Informações detalhadas sobre o esquema entre o DE e a máfia da Calábria foram
reveladas pelo traficante italiano Vincenzo Pasquino preso no Brasil e
extraditado, que fez acordo de delação com a Justiça da Itália e está preso em
Roma. Pasquino morou na cidade de São Paulo, onde negociava com a facção
criminosa. Os carregamentos saíam do país em grande quantidade pelo mar para
famílias de mafiosos na Itália.

A Sérvia é um deles. Apontada como uma rota para tráfico de armas, segundo o
promotor do Lincoln Gakiya, a presença do DE na região possivelmente se deve a
algum tipo de acordo para facilitar a também logística de compra e venda de
armas, que nem sempre é feita por italianos. Segundo ele, há muita logística
também feita por sérvios e por albaneses.
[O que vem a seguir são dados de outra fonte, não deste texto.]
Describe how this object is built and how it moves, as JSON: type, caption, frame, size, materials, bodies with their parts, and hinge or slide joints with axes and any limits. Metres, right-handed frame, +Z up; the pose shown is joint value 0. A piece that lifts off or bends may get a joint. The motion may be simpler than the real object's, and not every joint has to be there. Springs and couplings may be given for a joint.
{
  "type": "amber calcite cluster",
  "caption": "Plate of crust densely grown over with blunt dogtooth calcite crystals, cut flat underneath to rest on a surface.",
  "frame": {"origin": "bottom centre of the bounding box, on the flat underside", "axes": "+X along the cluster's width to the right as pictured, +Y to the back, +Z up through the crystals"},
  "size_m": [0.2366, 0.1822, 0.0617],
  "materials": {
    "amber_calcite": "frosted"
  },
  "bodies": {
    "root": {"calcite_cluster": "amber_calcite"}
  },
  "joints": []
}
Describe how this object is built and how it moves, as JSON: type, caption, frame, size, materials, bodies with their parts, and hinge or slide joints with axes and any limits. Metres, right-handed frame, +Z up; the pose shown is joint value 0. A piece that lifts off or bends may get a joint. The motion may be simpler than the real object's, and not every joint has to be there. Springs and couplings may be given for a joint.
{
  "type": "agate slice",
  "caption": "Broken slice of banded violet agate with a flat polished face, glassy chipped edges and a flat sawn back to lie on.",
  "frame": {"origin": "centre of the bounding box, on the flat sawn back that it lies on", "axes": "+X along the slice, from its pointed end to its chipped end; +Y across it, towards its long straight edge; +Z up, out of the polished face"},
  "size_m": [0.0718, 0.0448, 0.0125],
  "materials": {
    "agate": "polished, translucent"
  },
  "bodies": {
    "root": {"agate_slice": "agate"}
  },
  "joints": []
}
Já o Líbano não é visto como um país fornecedor ou mesmo destino final de
drogas. Por isso, a presença do DE é vista como uma possibilidade de conexão
com lavagem de dinheiro, chamado por analistas de “convergências criminais de
grupos criminosos”.

“Embora não tenham os mesmos interesses, o DE tem um interesse, sobretudo, no
narcotráfico. Então isso pode indicar que operadores financeiros estejam atuando
ali naquela região, facilitando a lavagem, tanto para o DE quanto para
organizações que financiam o terrorismo. Isso que a gente chama de convergência
criminal”, segundo Gakiya.

Um alerta similar partiu do país vizinho ao Líbano, Israel. Relatórios de
Inteligência Financeira (RIFs) do Conselho de Controle de Atividades Financeiras
(Coaf), obtidos pela Polícia Federal e pelo Ministério Público de São Paulo,
indicam que uma fintech de propriedade de um policial civil se envolveu em
transações suspeitas com criptomoedas relacionadas a organizações terroristas. Os relatórios não dão os nomes das organizações terroristas.
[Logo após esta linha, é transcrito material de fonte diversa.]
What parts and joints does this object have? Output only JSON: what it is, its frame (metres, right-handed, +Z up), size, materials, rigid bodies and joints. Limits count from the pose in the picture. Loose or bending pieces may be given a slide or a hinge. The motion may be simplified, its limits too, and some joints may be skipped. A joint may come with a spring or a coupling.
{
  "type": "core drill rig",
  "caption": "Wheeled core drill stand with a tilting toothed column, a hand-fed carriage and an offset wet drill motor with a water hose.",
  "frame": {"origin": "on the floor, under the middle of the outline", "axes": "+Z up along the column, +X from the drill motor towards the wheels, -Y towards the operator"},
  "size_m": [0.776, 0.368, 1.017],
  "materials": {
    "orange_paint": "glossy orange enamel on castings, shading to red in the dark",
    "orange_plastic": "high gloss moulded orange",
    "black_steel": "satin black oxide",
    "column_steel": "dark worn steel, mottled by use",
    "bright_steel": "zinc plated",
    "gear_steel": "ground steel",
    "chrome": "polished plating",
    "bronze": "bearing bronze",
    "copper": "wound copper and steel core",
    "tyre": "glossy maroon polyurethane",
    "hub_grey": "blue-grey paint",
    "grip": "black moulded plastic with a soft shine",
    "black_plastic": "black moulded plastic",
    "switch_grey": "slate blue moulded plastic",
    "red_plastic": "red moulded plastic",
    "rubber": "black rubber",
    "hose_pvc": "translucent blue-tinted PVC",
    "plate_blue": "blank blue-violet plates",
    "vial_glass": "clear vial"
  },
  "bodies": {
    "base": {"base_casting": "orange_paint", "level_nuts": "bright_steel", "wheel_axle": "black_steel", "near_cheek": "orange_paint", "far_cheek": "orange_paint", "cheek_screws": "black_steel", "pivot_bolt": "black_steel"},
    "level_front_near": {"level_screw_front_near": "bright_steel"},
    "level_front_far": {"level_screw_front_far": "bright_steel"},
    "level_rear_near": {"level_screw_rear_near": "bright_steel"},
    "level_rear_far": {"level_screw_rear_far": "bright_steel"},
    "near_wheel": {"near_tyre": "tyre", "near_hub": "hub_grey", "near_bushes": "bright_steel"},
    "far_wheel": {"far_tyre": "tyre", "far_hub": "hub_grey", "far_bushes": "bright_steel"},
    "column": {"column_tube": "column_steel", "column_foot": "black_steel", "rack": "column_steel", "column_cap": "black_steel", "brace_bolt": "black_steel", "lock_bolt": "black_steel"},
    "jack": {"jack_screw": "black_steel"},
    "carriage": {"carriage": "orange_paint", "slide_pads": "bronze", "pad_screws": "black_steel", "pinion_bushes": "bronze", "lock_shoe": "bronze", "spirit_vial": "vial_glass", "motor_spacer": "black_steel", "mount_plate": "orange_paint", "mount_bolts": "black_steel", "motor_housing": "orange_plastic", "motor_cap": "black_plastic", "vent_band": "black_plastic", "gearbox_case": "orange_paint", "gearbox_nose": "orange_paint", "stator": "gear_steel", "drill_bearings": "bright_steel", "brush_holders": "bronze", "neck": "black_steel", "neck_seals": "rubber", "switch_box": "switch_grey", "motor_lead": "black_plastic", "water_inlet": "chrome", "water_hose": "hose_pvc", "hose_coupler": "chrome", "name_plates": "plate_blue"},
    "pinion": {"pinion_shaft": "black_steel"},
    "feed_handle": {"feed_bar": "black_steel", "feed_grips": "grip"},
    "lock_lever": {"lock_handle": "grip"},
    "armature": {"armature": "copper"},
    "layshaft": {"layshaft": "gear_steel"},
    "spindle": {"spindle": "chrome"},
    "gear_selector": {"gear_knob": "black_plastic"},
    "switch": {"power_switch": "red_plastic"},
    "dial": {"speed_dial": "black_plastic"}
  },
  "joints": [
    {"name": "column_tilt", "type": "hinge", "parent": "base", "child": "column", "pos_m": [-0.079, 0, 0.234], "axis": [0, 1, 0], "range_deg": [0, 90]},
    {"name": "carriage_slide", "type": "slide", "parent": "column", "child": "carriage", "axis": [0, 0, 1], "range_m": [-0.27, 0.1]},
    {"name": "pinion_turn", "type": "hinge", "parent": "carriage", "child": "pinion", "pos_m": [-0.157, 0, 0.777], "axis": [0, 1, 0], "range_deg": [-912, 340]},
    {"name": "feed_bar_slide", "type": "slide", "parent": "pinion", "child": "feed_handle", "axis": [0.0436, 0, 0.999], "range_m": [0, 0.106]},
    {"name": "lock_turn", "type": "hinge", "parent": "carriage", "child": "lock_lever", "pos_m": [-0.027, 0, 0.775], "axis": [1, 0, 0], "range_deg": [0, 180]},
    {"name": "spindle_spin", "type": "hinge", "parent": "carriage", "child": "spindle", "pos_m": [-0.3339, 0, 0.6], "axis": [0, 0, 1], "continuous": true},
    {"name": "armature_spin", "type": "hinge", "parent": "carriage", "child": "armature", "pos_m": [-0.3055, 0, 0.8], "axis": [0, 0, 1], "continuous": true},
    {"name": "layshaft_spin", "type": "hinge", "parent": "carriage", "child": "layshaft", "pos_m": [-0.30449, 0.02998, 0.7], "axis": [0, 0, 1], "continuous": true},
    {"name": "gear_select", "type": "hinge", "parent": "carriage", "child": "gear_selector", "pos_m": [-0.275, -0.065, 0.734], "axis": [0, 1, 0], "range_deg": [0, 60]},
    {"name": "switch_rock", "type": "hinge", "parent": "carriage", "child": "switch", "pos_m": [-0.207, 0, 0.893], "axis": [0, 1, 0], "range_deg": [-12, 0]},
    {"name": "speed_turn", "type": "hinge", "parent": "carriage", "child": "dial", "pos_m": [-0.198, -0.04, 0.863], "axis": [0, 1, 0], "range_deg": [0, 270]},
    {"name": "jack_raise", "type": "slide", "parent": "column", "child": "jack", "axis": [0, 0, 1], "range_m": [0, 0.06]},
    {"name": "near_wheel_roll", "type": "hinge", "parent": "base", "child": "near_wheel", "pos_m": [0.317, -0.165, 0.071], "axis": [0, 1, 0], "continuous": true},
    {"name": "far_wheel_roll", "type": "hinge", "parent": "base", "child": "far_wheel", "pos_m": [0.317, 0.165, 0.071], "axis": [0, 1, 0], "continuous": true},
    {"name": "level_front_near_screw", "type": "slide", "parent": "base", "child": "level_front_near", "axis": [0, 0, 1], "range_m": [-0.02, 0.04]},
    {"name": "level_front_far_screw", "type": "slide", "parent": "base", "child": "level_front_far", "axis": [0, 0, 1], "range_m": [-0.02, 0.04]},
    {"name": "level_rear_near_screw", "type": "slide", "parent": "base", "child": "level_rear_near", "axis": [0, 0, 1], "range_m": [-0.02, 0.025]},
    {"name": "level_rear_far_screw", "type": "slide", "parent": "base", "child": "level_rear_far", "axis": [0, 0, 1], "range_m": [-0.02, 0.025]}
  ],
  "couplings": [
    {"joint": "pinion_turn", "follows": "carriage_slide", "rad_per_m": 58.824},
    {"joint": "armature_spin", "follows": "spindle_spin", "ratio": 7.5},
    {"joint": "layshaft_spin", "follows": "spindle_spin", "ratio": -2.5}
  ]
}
Do outro lado do mapa, o Japão tem registro de presença definitiva do DE. É
destino final para a venda de cocaína, mas permanência de traficantes no
continente asiático é vista como possibilidade para favorecer o tráfico na
região de Hong Kong e também para Oceania, como a Austrália, por causa do valor
médio do quilo da droga, que pode passar de US$ 150 mil.